From the East, where it is celebrated with a solemnity equal to Easter, the feast of the Exaltation of the Holy Cross arrived in the West and in particular in Rome, where it is attested before the end of the 7th century
The date of this feast has its origins in the dedication and inauguration, between 13 and 14 September 335, of the two churches of the Martyrion and the Anastasis (Resurrection), which comprised Constantine’s Basilica of the Holy Sepulchre, erected on Calvary at the instigation of saint Helena. Tradition attributes to Constantine's mother the merit of having found the True Cross a few years earlier.
The relics of the True Cross were already scattered throughout the Christian world at the time of the Catecheses (348-350) of St Cyril of Jerusalem. In 614 it had been taken as spoils of war by the Persians. But in 628 it was recovered thanks to the victory of the Emperor Heraclius, who on his return to Constantinople celebrated his triumph on 14 September of that year and then returned the relic to the Holy Sepulchre.

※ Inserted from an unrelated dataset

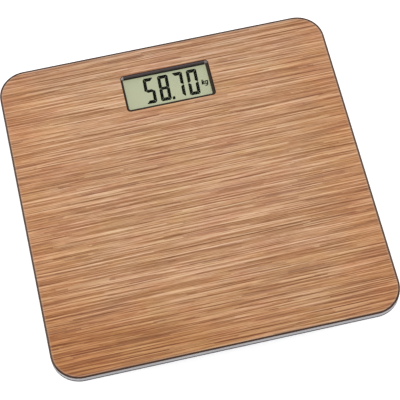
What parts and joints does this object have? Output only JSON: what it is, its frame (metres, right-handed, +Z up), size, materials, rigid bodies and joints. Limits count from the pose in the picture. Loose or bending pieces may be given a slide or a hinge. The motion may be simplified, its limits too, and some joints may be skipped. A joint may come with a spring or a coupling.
{
  "type": "bathroom scale",
  "caption": "Square electronic bathroom scale with a wood-look platform, a recessed LCD window near one edge and sprung load-cell feet under the corners.",
  "frame": {"origin": "on the floor, under the middle of the square platform", "axes": "+Z up, +Y to the edge with the display, +X to the right of someone reading the display"},
  "size_m": [0.28, 0.28, 0.022],
  "materials": {
    "wood_laminate": "matte embossed laminate with a warm streaked wood pattern and a dark bevelled edge",
    "silver_lacquer": "fibreboard with a satin silver lacquer",
    "dark_plastic": "satin",
    "clear_plastic": "clear polished sheet",
    "lcd_glass": "pale grey-green reflective LCD",
    "white_plastic": "satin moulded",
    "grey_plastic": "fine-textured moulded",
    "black_rubber": "matte",
    "circuit_board": "solder mask over glass fibre",
    "black_resin": "glossy resin",
    "nickel_steel": "nickel-plated",
    "lead_jacket": "soft PVC"
  },
  "bodies": {
    "platform": {"surface_laminate": "wood_laminate", "platform_board": "silver_lacquer", "window_bezel": "dark_plastic", "display_lens": "clear_plastic", "lcd_panel": "lcd_glass", "lcd_holder": "white_plastic", "zebra_strip_near": "black_rubber", "zebra_strip_far": "black_rubber", "main_board": "circuit_board", "chip_cover": "black_resin", "unit_switch": "black_resin", "display_housing": "grey_plastic", "housing_cover": "grey_plastic", "battery_contact_negative": "nickel_steel", "battery_contact_positive": "nickel_steel", "coin_cell": "nickel_steel", "cover_screw_1": "nickel_steel", "cover_screw_2": "nickel_steel", "cover_screw_3": "nickel_steel", "cover_screw_4": "nickel_steel", "foot_housing_near_left": "white_plastic", "strain_gauge_near_left": "white_plastic", "load_cell_near_left": "nickel_steel", "foot_screw_near_left_a": "nickel_steel", "foot_screw_near_left_b": "nickel_steel", "sensor_lead_near_left": "lead_jacket", "foot_housing_near_right": "white_plastic", "strain_gauge_near_right": "white_plastic", "load_cell_near_right": "nickel_steel", "foot_screw_near_right_a": "nickel_steel", "foot_screw_near_right_b": "nickel_steel", "sensor_lead_near_right": "lead_jacket", "foot_housing_far_left": "white_plastic", "strain_gauge_far_left": "white_plastic", "load_cell_far_left": "nickel_steel", "foot_screw_far_left_a": "nickel_steel", "foot_screw_far_left_b": "nickel_steel", "sensor_lead_far_left": "lead_jacket", "foot_housing_far_right": "white_plastic", "strain_gauge_far_right": "white_plastic", "load_cell_far_right": "nickel_steel", "foot_screw_far_right_a": "nickel_steel", "foot_screw_far_right_b": "nickel_steel", "sensor_lead_far_right": "lead_jacket", "lead_clip_near_left": "white_plastic", "lead_clip_middle_left": "white_plastic", "lead_clip_near_right": "white_plastic", "lead_clip_middle_right": "white_plastic"},
    "battery_door": {"battery_door": "grey_plastic"},
    "unit_button": {"unit_button": "dark_plastic"},
    "foot_near_left": {"foot_cap_near_left": "white_plastic", "foot_pad_near_left": "black_rubber"},
    "foot_near_right": {"foot_cap_near_right": "white_plastic", "foot_pad_near_right": "black_rubber"},
    "foot_far_left": {"foot_cap_far_left": "white_plastic", "foot_pad_far_left": "black_rubber"},
    "foot_far_right": {"foot_cap_far_right": "white_plastic", "foot_pad_far_right": "black_rubber"}
  },
  "joints": [
    {"name": "battery_door_slide", "type": "slide", "parent": "platform", "child": "battery_door", "axis": [0, -1, 0], "range_m": [0, 0.026]},
    {"name": "unit_button_press", "type": "slide", "parent": "platform", "child": "unit_button", "axis": [0, 0, 1], "range_m": [0, 0.0008], "stiffness_N_per_m": 500, "springref_m": -0.0006},
    {"name": "foot_near_left_press", "type": "slide", "parent": "platform", "child": "foot_near_left", "axis": [0, 0, 1], "range_m": [0, 0.0008], "stiffness_N_per_m": 20000, "springref_m": -0.001},
    {"name": "foot_near_right_press", "type": "slide", "parent": "platform", "child": "foot_near_right", "axis": [0, 0, 1], "range_m": [0, 0.0008], "stiffness_N_per_m": 20000, "springref_m": -0.001},
    {"name": "foot_far_left_press", "type": "slide", "parent": "platform", "child": "foot_far_left", "axis": [0, 0, 1], "range_m": [0, 0.0008], "stiffness_N_per_m": 20000, "springref_m": -0.001},
    {"name": "foot_far_right_press", "type": "slide", "parent": "platform", "child": "foot_far_right", "axis": [0, 0, 1], "range_m": [0, 0.0008], "stiffness_N_per_m": 20000, "springref_m": -0.001}
  ]
}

From the East, where it is celebrated with a solemnity equal to Easter, the feast of the Exaltation of the Holy Cross arrived in the West and in particular in Rome, where it is attested before the end of the 7th century.
Today's feast, even in its name, helps us to remember that eternity in glory and the salvation of the human race pass through the cross, through which Our Lord conquered sin and death, against all the world's expectations. “Hail, O Cross, our only hope!”, sings the Church in the liturgy, thus following the teaching left by Jesus in his earthly apostolate, even before living through the sufferings of the Passion: “If any man will come after Me, let him deny himself and take up his cross and follow Me. For whosoever will save his life shall lose it, and whosoever will lose his life for My sake shall find it” (Mt 16:24-25). There can therefore be no Christianity without the cross, which is the premise of the Resurrection and which has made the faithful of all times discover the meaning of suffering on earth. We read in the Catechism: “It can now configure us to Him and unite us with His redemptive Passion” (CCC 1505).
Saint Andrew of Crete explained that the cross “is both gallows and trophy of God. Gallows for His voluntary death on it. Trophy because with it the devil was overcome and with the devil death was defeated. Moreover, the power of hell was weakened, and so the cross became salvation...”. That is why Jesus, before being crucified, announcing His glorification through His sacrifice, said: “And I, if I be lifted up from the earth, will draw all men unto Me.” (John 12, 32).